The Solution: The "Chorus Line" Trick
The authors of this paper realized that in this specific dance party, the neutrinos aren't all unique individuals. Many of them are doing the exact same thing at the same time. They are moving in groups or ensembles.
Instead of tracking every single dancer, they decided to track the groups.
They used a mathematical concept called Dicke States.
- The Analogy: Imagine a choir. Instead of writing down the notes for 1,000 individual singers, you just write down: "100 people are singing the high note, 500 are singing the middle note, and 400 are singing the low note."
- The Magic: This reduces the complexity from tracking 1,000 individuals to tracking just a few numbers (the counts).
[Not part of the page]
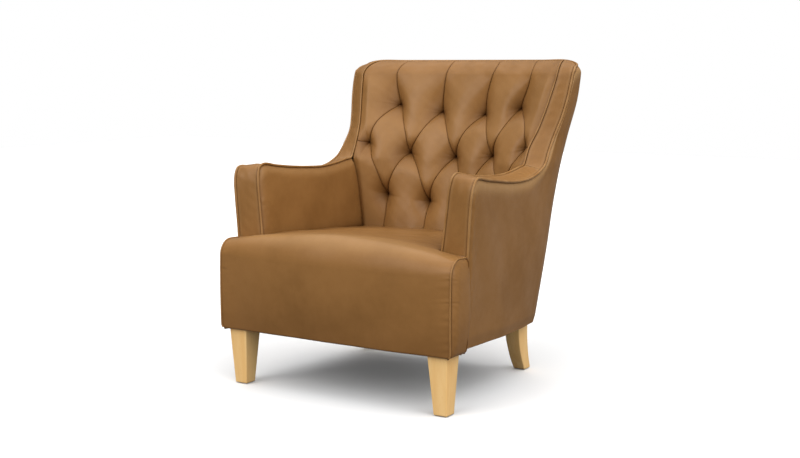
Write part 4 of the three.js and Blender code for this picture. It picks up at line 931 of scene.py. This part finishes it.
def borderPiece(name, places, openFoot, sign):
    # a strip between two seams: a parabola across, its edges rolled in and its ends sewn down,
    # apart from a foot that runs on behind the seat
    v = edgeDense(border["rows"])[None, :, None]
    start = places["outer"] + places["across"] * border["outerEdge"]
    stop = places["inner"] - places["across"] * border["innerEdge"]
    flat = lerp(start[:, None], stop[:, None], v)
    along, fromOuter, toEnd, toInner = edgeDistances(flat)
    ends = np.minimum(along + openFoot, toEnd)  # an open foot counts as a metre away
    near = np.minimum(fromOuter, toInner)
    rolled = np.maximum.reduce([rollIn(fromOuter, border["roll"]),
                                rollIn(toInner, border["roll"] * .8), rollIn(ends, border["endRoll"])])
    pull = border["pull"] * borderPull(flat) * smoothStep(near, .002, .01)
    crown = border["bulge"] * 4 * v[..., 0] * (1 - v[..., 0])
    into = places["into"][:, None]
    place = flat - into * (crown + pull - rolled)[..., None]
    # painted shade along both seams and at the sewn ends; paler beside the seams and at the ends
    values = {"fold": np.maximum(.95 * fade(near, .0024), .25 * fade(ends, .0008)),
              "rub": np.maximum(.3 * bell(near, .006, .004), .9 * bell(ends, .002, .0012))}
    far = flat[::coarse, ::coarse] + into[::coarse] * border["thick"]
    return slabMesh(name, place, far, values, sign)


for sideName, sign in bothSides:
    armStrip = borderPiece(f"armBorder_{sideName}", part(side, 0, crossAt), True, sign)
    finished(armStrip, "leather", f"arm_border_{sideName}")
    wingStrip = borderPiece(f"wingBorder_{sideName}", part(side, crossAt, tipAt), False, sign)
    finished(wingStrip, "leather", f"wing_border_{sideName}")

piping = {
    "sides": 16, "outer": .0036, "inner": .0030, "wingInner": .0023, "proud": .0032,
    "uneven": .02, "rub": .35, "rubUneven": .2, "clear": .0003,
}
cordWander = waves(61, .05)


def pipingPiece(name, places, seam, radius, inward):
    # a cord along a seam, sunk into it by a little less than its radius, and a little uneven
    rest = (np.broadcast_to(radius, len(places[seam])) - piping["proud"])[:, None]
    centre = places[seam] + places["into"] * rest + places["across"] * rest * inward
    uneven = cordWander(centre)
    # the cord is paler by a painted highlight and by wear, unevenly along it
    rub = np.clip(piping["rub"] + piping["rubUneven"] * uneven, 0, 1)
    first, second = places["across"], squareTo(places["across"], places["into"])
    radius = radius * (1 + piping["uneven"] * uneven)
    return cordMesh(name, centre, first, second, radius, piping["sides"], rub)


def outerPiping():
    # the outer cord runs on down behind the seat to the underside on both sides
    footZ = bodyFoot + piping["clear"]
    foot = np.array([sideX(armFront, footZ), armFront, footZ])
    low = lerp(foot, side["outer"][0], np.linspace(0, 1, 40)[:-1, None])
    run = {name: np.vstack([low if name == "outer" else np.repeat(row[:1], len(low), 0), row])
           for name, row in side.items()}
    return pipingPiece("outerPiping", overTheTop(run), "outer", piping["outer"], 1)


def innerPiping(name, sign):
    # the inner cord gets thinner where it leaves the arm
    places = part(side, 0, tipAt, sign)
    at = np.arange(len(places["inner"]))
    thinner = smoothStep(at, crossAt - 2 * fineness, crossAt + fineness)
    return pipingPiece(name, places, "inner", lerp(piping["inner"], piping["wingInner"], thinner), 0)


finished(outerPiping(), "leather_piping", "outer_piping")
for sideName, sign in bothSides:
    cord = innerPiping(f"innerPiping_{sideName}", sign)
    finished(cord, "leather_piping", f"inner_piping_{sideName}")
print("borders and piping made")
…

The Quantum Computer: A Specialized Tool
To run this simulation, they used a Quantum Computer. Think of a classical computer as a very fast calculator that checks one path at a time. A quantum computer is like a magical maze solver that can explore all paths simultaneously.
However, quantum computers are currently very fragile and have very few "slots" (qubits) to hold information.
- The Challenge: If you try to put the whole choir on a quantum computer using the old "one-by-one" method, you run out of slots immediately.
- The Innovation: By using the "Chorus Line" (Dicke State) method, they compressed the information. They could simulate a huge crowd of neutrinos using only a handful of qubits.
The Two Methods They Tested
The paper compares two ways to do this on a real quantum computer (specifically an IBM machine):
- The Conventional Method: Treats every neutrino as a separate qubit.
- Result: It works well on paper, but on real hardware, the noise (static) messes it up quickly. It's like trying to hear a whisper in a noisy stadium; the signal gets lost.
- The Dicke Method (The New Approach): Groups the neutrinos.
- Result: It uses far fewer qubits. While the math is slightly more complex to set up, it is much more robust against the "noise" of the machine. It's like using a megaphone to shout the chorus line's count; even in a noisy stadium, you can still hear the message.
The "Bipolar" Special Case
They also looked at a specific scenario where you have an equal number of neutrinos and anti-neutrinos (like a dance floor with equal numbers of men and women).
- The Trick: In this specific case, the math simplifies even further. The "Chorus Line" can be compressed into a single diagonal line.
- The Result: They managed to simulate a system of 14 neutrinos using only 3 qubits. In the old method, this would have required 14 qubits. This is a massive efficiency gain.
Why Does This Matter?
- Efficiency: It proves we can simulate complex, entangled quantum systems with very few resources.
- Future Proofing: As quantum computers get better (less noisy, more qubits), this method will allow us to simulate the interiors of exploding stars and the early universe with incredible accuracy.
- The "Shape-Shifter" Insight: It helps us understand how these "shape-shifting" particles behave when they are crowded together, which is crucial for understanding the life and death of stars.
In a Nutshell
The authors took a problem that was too big for our computers (simulating a billion dancing neutrinos), realized the dancers were moving in groups, and invented a new way to count them. By using these "group counts" (Dicke states) on a quantum computer, they turned a task that was impossible into one that is now manageable, even on today's imperfect machines. They turned a chaotic crowd into a synchronized chorus.